Q: What do you get when you give five digital cameras to groups of rambunctious kindergartners and challenge them to find objects to photograph in their classroom?
A: Pure magic (and a little chaos)
After dreaming about this lesson for years I finally decided to give it a try several weeks ago. My goals were to familiarize students with operation of a digital camera, have them work together to locate objects in the classroom, then compose and successfully take pictures of those items. Secondarily, I wanted them to be able to recognize the object (type its name) and explain the purpose of the camera lens, shutter, flash and wrist strap.
In the Classroom
With my wife’s help, I prepared five sets of eight 3×5″ index cards with handwritten words of objects commonly found in a classroom: Paper, Crayon, Book, Computer, Floor, Chair, Desk and Carpet. Meeting my students in their regular classroom was very effective as it heightened the students’ curiosity and helped me maintain their attention. I introduced the lesson by explaining we were going on a “Digital Camera Scavenger Hunt” and they instantly knew what I was talking about. When I asked how many knew how to use a digital camera, in every class, nearly every hand in the room went up. After a quick demonstration of the camera’s main features (mostly Kodak CX7300′s) and a run-through of the cards I’d created, I gave one of each to the groups of eager students. Then, I got out of the way…

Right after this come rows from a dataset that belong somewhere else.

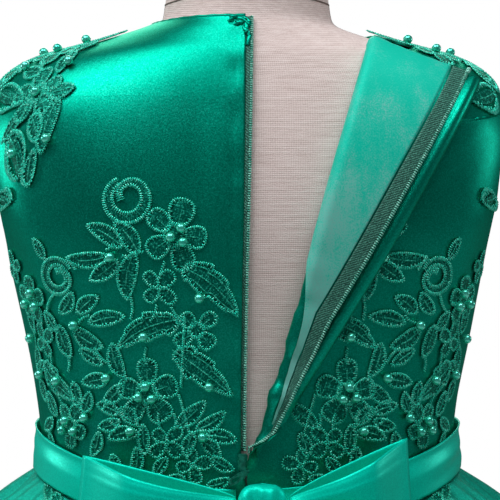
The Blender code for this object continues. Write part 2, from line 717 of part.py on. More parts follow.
def form_torso(material):
    """The dress form's body and neck, closed below and above."""
    around = 30
    rows = np.sort([*range(len(FIGURE)), 3.5, 4.5, 5.5])
    turns = np.linspace(0, 2 * np.pi, around, endpoint=False)
    grid = skin(turns[None, :] + 0 * rows[:, None], rows[:, None] + 0 * turns[None, :])
    points = [*grid.reshape(-1, 3), grid[0].mean(0), grid[-1].mean(0)]
    faces = []
    for i in range(len(rows) - 1):
        for j in range(around):
            k = (j + 1) % around
            a, b = i * around, (i + 1) * around
            faces.append([a + j, a + k, b + k, b + j])
    low, high, last = len(points) - 2, len(points) - 1, (len(rows) - 1) * around
    faces += [[(j + 1) % around, j, low] for j in range(around)]
    faces += [[last + j, last + (j + 1) % around, high] for j in range(around)]
    return add("form_torso", points, faces, material)


def form_stand(wood, steel):
    low = FIGURE["lower_edge"][0]
    top = FIGURE["neck_top"][0]
    rim = [(BASE_RADIUS, 0), (BASE_RADIUS, BASE_RIM), (BASE_RADIUS - 14, BASE_HEIGHT)]
    turned("form_base", [*rim, (20, BASE_HEIGHT)], steel, 32)
    foot, head = BASE_HEIGHT + GAP, low - COLLAR_HEIGHT - 2 * GAP
    turned("form_pole", [(POLE_RADIUS, foot), (POLE_RADIUS, head)], steel, 20)
    turned(
        "form_collar",
        [(18, low - COLLAR_HEIGHT - GAP), (COLLAR_RADIUS, low - 12), (COLLAR_RADIUS, low - GAP)],
        wood,
        24,
    )
    dome = [(CAP_RADIUS - 2, top + GAP), (CAP_RADIUS, top + 5), (CAP_RADIUS - 3, top + 11)]
    turned("form_neck_cap", [*dome, (16, top + CAP_HEIGHT)], wood, 24)


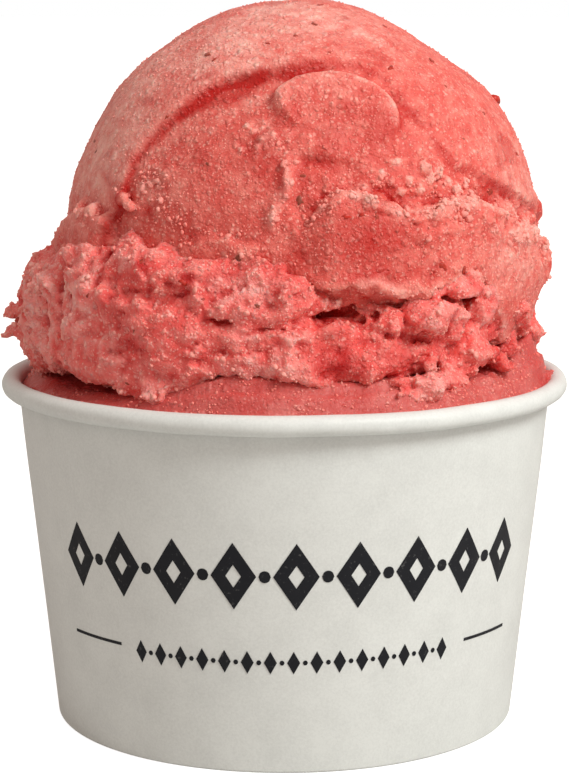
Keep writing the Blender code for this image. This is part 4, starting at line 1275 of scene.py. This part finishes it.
# ornament on the cup: a band of pierced lozenges and dots over a finer band with a rule at each end
inkLook = {"fresh": (0.007, 0.008, 0.012), "worn": (0.12, 0.12, 0.12), "shine": 0.25, "thick": 0.25, "proud": 0.06}
ornament = [
    {"name": "inkLozenges", "motif": "lozenge", "size": (6.4, 9.6), "hole": (2.2, 3.3), "height": 29.0, "from": -50.5,
     "to": 55.5, "count": 9, "columns": 10},
    {"name": "inkDots", "motif": "dot", "size": (1.7, 1.7), "height": 29.0, "from": -43.9, "to": 48.9, "count": 8,
     "columns": 8},
    {"name": "inkBeads", "motif": "lozenge", "size": (1.8, 3.3), "height": 16.5, "from": -33.5, "to": 37.5, "count": 15,
     "columns": 4},
    {"name": "inkSpecks", "motif": "dot", "size": (0.7, 0.7), "height": 16.5, "from": -30.96, "to": 34.96, "count": 14,
     "columns": 6},
    {"name": "inkRules", "motif": "rule", "size": (10.3, 0.45), "height": 17.0, "from": -47.3, "to": 52.5, "count": 2,
     "columns": 14},
]


# half height of a motif at a share of its half width
def halfHeight(motif, share):
    return {"lozenge": 1 - share, "dot": math.sqrt(max(1 - share * share, 0)), "rule": 1.0}[motif]


# a flat motif with a little thickness, wide along X and tall along Z
def makeMotif(row):
    wide, tall = row["size"][0] / 2, row["size"][1] / 2
    holeWide, holeTall = [v / 2 for v in row.get("hole", (0, 0))]
    places = set(np.round(np.linspace(-wide, wide, row["columns"] + 1), 5).tolist())
    places |= {-holeWide, 0.0, holeWide} if holeWide else set()
    places = sorted(places)
    shape = bmesh.new()

    def line(x):
        outer = max(tall * halfHeight(row["motif"], abs(x) / wide), 0.0)
        inner = holeTall * (1 - abs(x) / holeWide) if holeWide and abs(x) < holeWide else 0.0
        return outer, inner

    def patch(points):
        kept = [q for i, q in enumerate(points) if q not in points[:i]]
        if len(kept) > 2:
            shape.faces.new([shape.verts.new((x * mm, 0, z * mm)) for x, z in kept])

    for x0, x1 in zip(places, places[1:]):
        (outer0, inner0), (outer1, inner1) = line(x0), line(x1)
        for side in (1, -1):
            patch([(x0, side * inner0), (x1, side * inner1), (x1, side * outer1), (x0, side * outer0)])
    bmesh.ops.remove_doubles(shape, verts=shape.verts, dist=1e-7)
    back = bmesh.ops.extrude_face_region(shape, geom=shape.faces[:], use_keep_orig=True)
    bmesh.ops.translate(shape, vec=(0, inkLook["thick"] * mm, 0),
                        verts=[v for v in back["geom"] if isinstance(v, bmesh.types.BMVert)])
    bmesh.ops.recalc_face_normals(shape, faces=shape.faces)
    mesh = bpy.data.meshes.new(row["name"] + "Motif")
    shape.to_mesh(mesh)
    shape.free()
    return mesh


# repeats a motif in a row and bends the row round the tapered cup
def makeWrapGroup():
    tree, given, result = addGroup("rowRoundCup", "GeometryNodeTree", {
        "Geometry": "Geometry", "Count": "Int", "First": "Float", "Step": "Float", "Height": "Float",
        "Foot": "Float", "Lean": "Float", "Proud": "Float", "Material": "Material"}, {"Geometry": "Geometry"})

    def vector(**plugs):
        return addNode(tree, "ShaderNodeCombineXYZ", plugs).outputs["Vector"]

    def radiusAt(height):
        return calc(tree, "ADD", given["Foot"], times(tree, given["Lean"], height))

    line = addNode(tree, "GeometryNodeMeshLine", {
        "Count": given["Count"], "Start Location": vector(X=given["First"], Z=given["Height"]),
        "Offset": vector(X=given["Step"])})
    copies = addNode(tree, "GeometryNodeInstanceOnPoints", {
        "Points": line.outputs["Mesh"], "Instance": given["Geometry"]})
    real = addNode(tree, "GeometryNodeRealizeInstances", {"Geometry": copies.outputs["Instances"]})
    place = addNode(tree, "GeometryNodeInputPosition").outputs["Position"]
    parts = addNode(tree, "ShaderNodeSeparateXYZ", {"Vector": place}).outputs
    angle = calc(tree, "DIVIDE", parts["X"], radiusAt(given["Height"]))
    radius = calc(tree, "SUBTRACT", calc(tree, "ADD", radiusAt(parts["Z"]), given["Proud"]), parts["Y"])
    sine, cosine = [addNode(tree, "ShaderNodeMath", {0: angle}, operation=kind).outputs["Value"]
                    for kind in ("SINE", "COSINE")]
    bent = addNode(tree, "GeometryNodeSetPosition", {
        "Geometry": real.outputs["Geometry"],
        "Position": vector(X=times(tree, radius, sine), Y=times(tree, times(tree, radius, -1.0), cosine),
                           Z=parts["Z"])})
    painted = addNode(tree, "GeometryNodeSetMaterial", {
        "Geometry": bent.outputs["Geometry"], "Material": given["Material"]})
    plug(tree, result, {"Geometry": painted.outputs["Geometry"]})
    return tree


def inkMaterial():
    material, tree, shader, coordinates = newMaterial("cupInk")
    worn = remap(tree, noiseNode(tree, coordinates, 1600, 3.0, 0.6), 0.62, 0.72, 0.0, 0.5)
    plug(tree, shader, {"Base Color": mixColours(tree, worn, inkLook["fresh"], inkLook["worn"]),
                        "Roughness": remap(tree, noiseNode(tree, coordinates, 300), 0.3, 0.7, 0.5, 0.65),
                        "Specular IOR Level": inkLook["shine"]})
    return material


wrapGroup = makeWrapGroup()
ink = inkMaterial()
for row in ornament:
    reach = (cup["foot"] + cup["lean"] * row["height"]) * mm
    first = math.radians(row["from"]) * reach
    last = math.radians(row["to"]) * reach
    piece = grow(row["name"], makeMotif(row), wrapGroup, {
        "Count": row["count"], "First": first, "Step": (last - first) / (row["count"] - 1),
        "Height": row["height"] * mm,
        "Foot": cup["foot"] * mm, "Lean": cup["lean"], "Proud": inkLook["proud"] * mm, "Material": ink})
    mount(piece)
print("ornament printed")

# floor
bpy.ops.mesh.primitive_plane_add(size=view["floorSize"], location=(0, 0, 0))
floor = bpy.context.object
floor.name = "floor"
floorMaterial, tree, shader, _ = newMaterial("studioFloor")
plug(tree, shader, {"Base Color": view["floorColour"], "Roughness": view["floorRoughness"]})
glow = addNode(tree, "ShaderNodeEmission", {"Strength": view["floorGlow"]}).outputs["Emission"]
bright = addNode(tree, "ShaderNodeAddShader", {0: shader.outputs["BSDF"], 1: glow}).outputs["Shader"]
plug(tree, tree.nodes["Material Output"], {"Surface": seenOrLit(tree, shader.outputs["BSDF"], bright)})
floor.data.materials.append(floorMaterial)

print("all pieces dressed")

As you can see above, the photos weren’t all perfect, despite my instructions; in fact, only about 70 pictures were worth keeping out of the several hundred the kids took. But many were just fine and a few were perfect. I love how the kids’ tendency to cut off subjects’ heads (or photograph only parts of faces) made it easy for me to share these photos online. 🙂
The students exuberantly bounced around the room, shouting with joy as they located each particular item and pleading for attention of the group’s photographer (we made sure this job was shared.) It was a flurry of frantic activity that took about 15 minutes. We collected the cards and cameras, made sure everything was accounted for, then headed down to the computer lab for some games for the rest of the period.
In the Lab
The following week, our follow-up lesson involved a warm-up featuring eight puzzles I’d created using selected photos and the terrific, free Jigsaw Planet website:
These puzzles were ideal thanks to the large, friendly shapes (6) and the option to have the “Ghost” image behind the puzzle for those who needed it. After that warmup, we moved on to the main lesson, the completion of a PowerPoint template I’d prepared for them. Essentially a keyboarding exercise, they needed to navigate to each slide and type in the name of the object (which was shown on the photo itself.) They needed to spell the words correctly and capitalize their names before we printed the presentation out in handout form to take home:
What’s in our Classroom (KDG)
Our Digital Camera Scavenger Hunt was a great success, thanks largely to a good bit of preparation and allowing plenty of time for kids to work at their own pace, individually and in groups. This isn’t the most original idea, but, it’s one I’ve wanted to try for a while, and I know the kids had fun and learned a lot. I’m looking forward to doing it again next year!